By Dr. Jerome Robinson, M.D.
Hypertension or high blood pressure. What does that mean to you and why should you know your numbers? It is true that what you know and understand may save your life or, alternatively, may severely limit the quality of your life you now have.
Based on the most recent data from the American College of Cardiology (ACC) and the American Heart Association (AHA) the number of Americans affected with hypertension is now over 100 million people. African Americans have the highest incidence of hypertension, which also increases with age.
How we define who is hypertensive is based upon the 2017 ACC and AHA guidelines. A blood pressure of 130 / 80 mL of mercury or higher is defined as hypertension. A normal blood pressure is less than 120 over 80 mL of mercury. And elevated blood pressure is 120 -129 millimeters of mercury systolic over less than 80 mL of mercury diastolic.
Hypertension stage one is a systolic blood pressure of 130 – 139 or a diastolic blood pressure of 80 -89 mm of mercury. Stage 2 is a blood pressure systolic and a dystolic blood pressure of greater than 140 over 90 mm of mercury.
Lifestyle modification is the baseline recommendation for all those defined as hypertensive but may also help those with elevated BP of 120-129 systolic. Lifestyle modification and medication is recommended for those who have a blood pressure of 140 systolic and above measured on at least 3 different occasions.
A good blood pressure is less than or equal to 130 over 80. A dangerous blood pressure is 180 / 130 or greater with or without symptoms (i.e., paresthesias, headaches, double and/or blurred vision, chest pain or symptoms suggesting a stroke).
These guidelines and recommendations are based on clinical trial data from multiple randomized clinical trials of thousands of patients showing a reduction in events , congestive heart failure, stroke, renal failure and myocardial infarction in patients appropriately treated to goal.
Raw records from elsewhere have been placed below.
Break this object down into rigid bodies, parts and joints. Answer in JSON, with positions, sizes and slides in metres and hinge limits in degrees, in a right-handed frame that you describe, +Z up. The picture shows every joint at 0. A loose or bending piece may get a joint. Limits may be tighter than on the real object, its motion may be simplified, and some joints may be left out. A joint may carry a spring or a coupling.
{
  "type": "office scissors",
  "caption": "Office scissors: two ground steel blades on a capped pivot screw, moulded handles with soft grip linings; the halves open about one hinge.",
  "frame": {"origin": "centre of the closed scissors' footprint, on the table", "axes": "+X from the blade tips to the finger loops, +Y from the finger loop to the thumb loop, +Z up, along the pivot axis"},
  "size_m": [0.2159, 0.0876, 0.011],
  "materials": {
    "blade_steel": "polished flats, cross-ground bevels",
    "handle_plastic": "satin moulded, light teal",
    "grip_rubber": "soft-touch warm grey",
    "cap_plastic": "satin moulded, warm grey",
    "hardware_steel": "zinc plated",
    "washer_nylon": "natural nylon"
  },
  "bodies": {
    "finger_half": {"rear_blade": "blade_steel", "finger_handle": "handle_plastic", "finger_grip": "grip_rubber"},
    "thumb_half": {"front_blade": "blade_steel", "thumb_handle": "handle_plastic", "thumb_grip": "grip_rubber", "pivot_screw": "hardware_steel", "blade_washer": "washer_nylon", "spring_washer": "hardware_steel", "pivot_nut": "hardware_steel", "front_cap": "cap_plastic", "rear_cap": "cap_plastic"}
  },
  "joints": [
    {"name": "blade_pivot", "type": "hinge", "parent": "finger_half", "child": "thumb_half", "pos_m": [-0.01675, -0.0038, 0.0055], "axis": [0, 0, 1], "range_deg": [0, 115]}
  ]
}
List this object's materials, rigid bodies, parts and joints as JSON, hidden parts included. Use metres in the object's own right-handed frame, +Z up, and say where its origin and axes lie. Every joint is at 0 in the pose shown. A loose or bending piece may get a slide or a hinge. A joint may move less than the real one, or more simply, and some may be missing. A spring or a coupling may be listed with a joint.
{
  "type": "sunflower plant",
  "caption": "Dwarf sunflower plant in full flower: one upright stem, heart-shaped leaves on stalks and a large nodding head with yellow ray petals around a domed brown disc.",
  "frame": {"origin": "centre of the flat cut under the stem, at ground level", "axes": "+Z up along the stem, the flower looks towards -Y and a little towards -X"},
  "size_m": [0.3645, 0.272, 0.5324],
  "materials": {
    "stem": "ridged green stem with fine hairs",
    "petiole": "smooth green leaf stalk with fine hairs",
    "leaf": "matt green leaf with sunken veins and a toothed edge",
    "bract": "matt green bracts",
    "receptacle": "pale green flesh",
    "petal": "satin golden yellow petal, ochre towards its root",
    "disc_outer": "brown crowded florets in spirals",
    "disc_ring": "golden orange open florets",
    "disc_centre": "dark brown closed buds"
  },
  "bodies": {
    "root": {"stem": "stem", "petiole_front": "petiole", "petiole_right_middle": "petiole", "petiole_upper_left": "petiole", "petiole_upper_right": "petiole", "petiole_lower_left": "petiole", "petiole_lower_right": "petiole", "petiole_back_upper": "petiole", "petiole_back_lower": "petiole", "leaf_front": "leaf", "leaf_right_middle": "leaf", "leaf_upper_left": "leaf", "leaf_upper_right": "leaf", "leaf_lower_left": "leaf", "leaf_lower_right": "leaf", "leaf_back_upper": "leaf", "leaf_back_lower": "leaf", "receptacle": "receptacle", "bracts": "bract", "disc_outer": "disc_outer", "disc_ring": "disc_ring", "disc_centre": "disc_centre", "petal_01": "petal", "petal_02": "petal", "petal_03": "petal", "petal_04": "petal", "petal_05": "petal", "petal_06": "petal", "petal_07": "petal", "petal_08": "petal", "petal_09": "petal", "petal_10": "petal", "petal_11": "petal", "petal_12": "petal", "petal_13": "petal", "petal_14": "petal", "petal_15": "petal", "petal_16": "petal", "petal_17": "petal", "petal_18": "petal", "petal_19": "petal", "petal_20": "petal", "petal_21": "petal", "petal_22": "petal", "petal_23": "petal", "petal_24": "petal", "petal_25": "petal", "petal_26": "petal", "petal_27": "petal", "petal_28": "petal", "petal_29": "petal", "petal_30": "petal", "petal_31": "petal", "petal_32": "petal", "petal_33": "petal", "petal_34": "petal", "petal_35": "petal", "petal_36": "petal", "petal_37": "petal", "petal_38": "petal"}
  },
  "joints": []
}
Given these current recommendations perhaps one third of all hypertensives will need to start medical therapy along with lifestyle modification. Maybe up to 2/3 will not need medical therapy other than lifestyle modification. This may be an underestimation among African-Americans. Other risk factors like diabetes elevated cholesterol, kidney disease, family history and smoking should also be considered.
You are not just numbers but it is very important that you know your numbers. Our goal is to reduce your risk of having an adverse cardiovascular event or death.
Other risk factors and comorbidities must be considered to have an individualized comprehensive approach to your care. Using the ascvd risk calculator from the American Heart Association American College of Cardiology, you can assess whether your risk of having an adverse cardiovascular event is less than or greater than 10% in a 10 year period to gauge intensity of therapy.
Individualization is key and one strategy does not fit all.
All of this information is invaluable to you because who wants to develop end-stage renal disease. If you’re hypertensive and Black in this country, you have a 320% increased risk of developing end-stage renal disease.
I’m sure you know someone who has congestive heart failure. African-Americans make up nearly 1 million of the six to seven million Americans with this problem. Quite an over-representation if you ask me.
In a large clinical trial made up of only African Americans, hypertension was the most common cause of developing congestive heart failure. In Caucasians, coronary artery disease accounted for nearly 50%-plus. Older individuals are deathly afraid of a stroke because they will lose their independence, become dependent upon family members for care or end up being warehoused at a long-term Skilled Nursing Facility.
Moving forward, hypertension is a major risk factor for cardiovascular disease and intensive therapy has the potential to significantly reduce rates of morbidity and mortality. This must be balanced against the risk of associated treatment adverse events.
The treatment of hypertension, the risk and benefit of individualized treatment in groups of patients with diabetes, renal disease, stroke, and congestive heart failure are important topics to understand. Lifestyle modifications and diet are essential.
Keep in mind, the treatment of hypertension is a collaborative effort and partnership between you and your treating physician. Shared decision-making is essential to achieve the best possible results and avoid the adverse reactions of medications which may greatly affect outcomes. Remember, the most expensive antihypertensive medication is the one that sits on the shelf unused.